Los casos que figuran
en la Biblia son simples constataciones históricas de hechos puntuales que desgraciadamente
ocurrieron pero que, de ningún modo, son moralmente aprobados. El suicidio es
para el hombre bíblico una clara violación del quinto mandamiento del Decálogo,
ya que sólo Dios tiene poder y es
soberano sobre la
vida humana.
Como afirma el
apóstol Pablo en su carta a los romanos: «Porque ninguno de nosotros vive para
sí, y ninguno muere para sí.

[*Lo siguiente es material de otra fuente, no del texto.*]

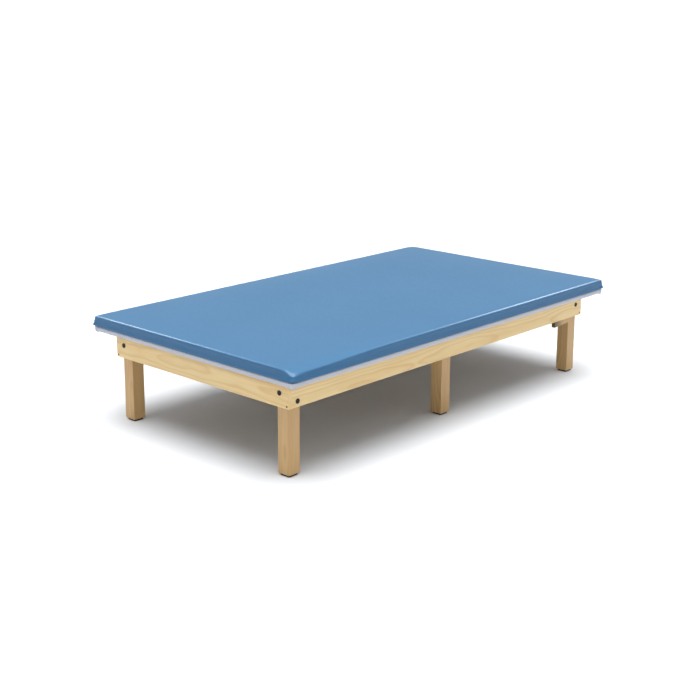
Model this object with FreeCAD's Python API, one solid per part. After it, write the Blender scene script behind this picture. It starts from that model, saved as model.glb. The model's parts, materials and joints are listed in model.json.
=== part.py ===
import FreeCAD, Part
import os

# Wooden mat platform table: a vinyl mat on a covered deck board, on a pine frame with six legs.
# Millimetres. +X runs along the length, +Y across to the back, +Z up.
# The origin is on the floor below the middle of the platform.

# Platform
PLATFORM_LENGTH = 2134.0
PLATFORM_WIDTH = 1219.0
FRAME_HEIGHT = 400.0
END_OVERHANG = 58.0
SIDE_OVERHANG = 82.0

# Frame timber
RAIL_THICKNESS = 19.0
RAIL_HEIGHT = 114.0
LEG_WIDTH = 60.0
LEDGER_SIZE = 38.0
BEAM_THICKNESS = 38.0
BEAM_HEIGHT = 89.0
CLEAT_LENGTH = 116.0
CLEAT_DROP_AT_LEG = 28.0
CLEAT_DROP_AT_END = 36.0
EASED_EDGE = 1.5
LEG_FOOT_CHAMFER = 3.0

# Deck board and its covering
BOARD_THICKNESS = 18.0
COVERING_THICKNESS = 1.0
TURN_UNDER = 30.0
DECK_CORNER_RADIUS = 12.0
DECK_TOP_RADIUS = 5.0
DECK_BOTTOM_RADIUS = 2.5

# Mat
MAT_THICKNESS = 51.0
COVER_THICKNESS = 1.0
GRIP_THICKNESS = 1.5
GRIP_WIDTH = 50.0
GRIP_INSET = 90.0
GRIP_END_GAP = 50.0
BASE_HEM = 8.0
BASE_CORNER_RADIUS = 10.0
MAT_CORNER_RADIUS = 13.0
MAT_TOP_RADIUS = 11.0
MAT_BOTTOM_RADIUS = 5.0

# Glides
GLIDE_SIDE = 50.0
GLIDE_CORNER_RADIUS = 8.0
GLIDE_HEIGHT = 7.0
GLIDE_EDGE = 2.0
GLIDE_RECESS_RADIUS = 6.5
GLIDE_RECESS_DEPTH = 3.5

# Fasteners
WOOD_GAP = 0.15
THREAD_GAP = 0.05
SCREW_RADIUS = 2.0
SCREW_HEAD_RADIUS = 4.0
SCREW_HEAD_DEPTH = 2.5
SCREW_TIP = 5.0
BOLT_RADIUS = 4.0
BOLT_HEAD_RADIUS = 10.5
BOLT_HEAD_HEIGHT = 2.5
BOLT_HEAD_EDGE = 1.0
BOLT_SOCKET_RADIUS = 2.9
BOLT_SOCKET_DEPTH = 2.0
RAIL_BOLT_LENGTH = 62.0
BARREL_NUT_RADIUS = 6.0
BARREL_NUT_LENGTH = 28.0
BARREL_NUT_DEPTH = 32.0
HEX_HEAD_RADIUS = 7.5
HEX_HEAD_HEIGHT = 5.3
HEX_NUT_HEIGHT = 6.5
WASHER_RADIUS = 11.0
WASHER_THICKNESS = 1.6
BOLT_TAIL = 4.0
LOW_BOLT_DROP = 33.0
MIDDLE_BOLT_RISES = (16.0, 46.0)
MIDDLE_SCREW_SPREAD = 15.0
MIDDLE_SCREW_DROP = 16.0
MIDDLE_SCREW_LENGTH = 88.0
RAIL_SCREW_LENGTH = 50.0
RAIL_SCREW_EDGE = 10.0
LEDGER_SCREW_DROP = 25.0
LEDGER_SCREWS_ALONG = 8
LEDGER_SCREWS_ACROSS = 4
LEDGER_SCREW_REACH_X = 840.0
LEDGER_SCREW_REACH_Y = 360.0
DECK_SCREW_LENGTH = 53.0
DECK_SCREWS_ALONG = 6
DECK_SCREWS_ACROSS = 3
DECK_SCREW_REACH_X = 720.0
DECK_SCREW_REACH_Y = 240.0
CLEAT_SCREW_LENGTH = 32.0
CLEAT_SCREW_INSET = 26.0
GLIDE_SCREW_LENGTH = 31.0
GLIDE_SCREW_HEAD_RADIUS = 5.0
GLIDE_SCREW_HEAD_HEIGHT = 2.5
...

Pues si vivimos, para el Señor vivimos; y si
morimos, para el Señor morimos. Así pues, sea que vivamos, o que muramos, del
Señor somos» (Ro 14:7-8).
Pero nuestra vida y
nuestra muerte no sólo afectan al Dios Creador y a nosotros mismos, sino
también a las demás personas con quienes convivimos. No habitamos dentro de una
burbuja aislada. Nadie vive sólo para sí, de ahí que el hecho de que quitarse
la vida tenga también repercusiones negativas sobre los
demás.
Como escribe Hans
Jonas: «Puedo tener responsabilidad por otros cuyo bienestar depende del mío,
por ejemplo como mantenedor de mi familia, como madre de niños pequeños, como
titular decisivo de una tarea pública, tales responsabilidades limitan sin duda
no legalmente, pero sí moralmente, mi libertad de rechazar la ayuda médica. Son
por su esencia las mismas consideraciones que restringen también moralmente mi
derecho al suicidio» (Jonas, 1997: 161). Desde la visión bíblica el suicidio es
moralmente tan inaceptable como el homicidio.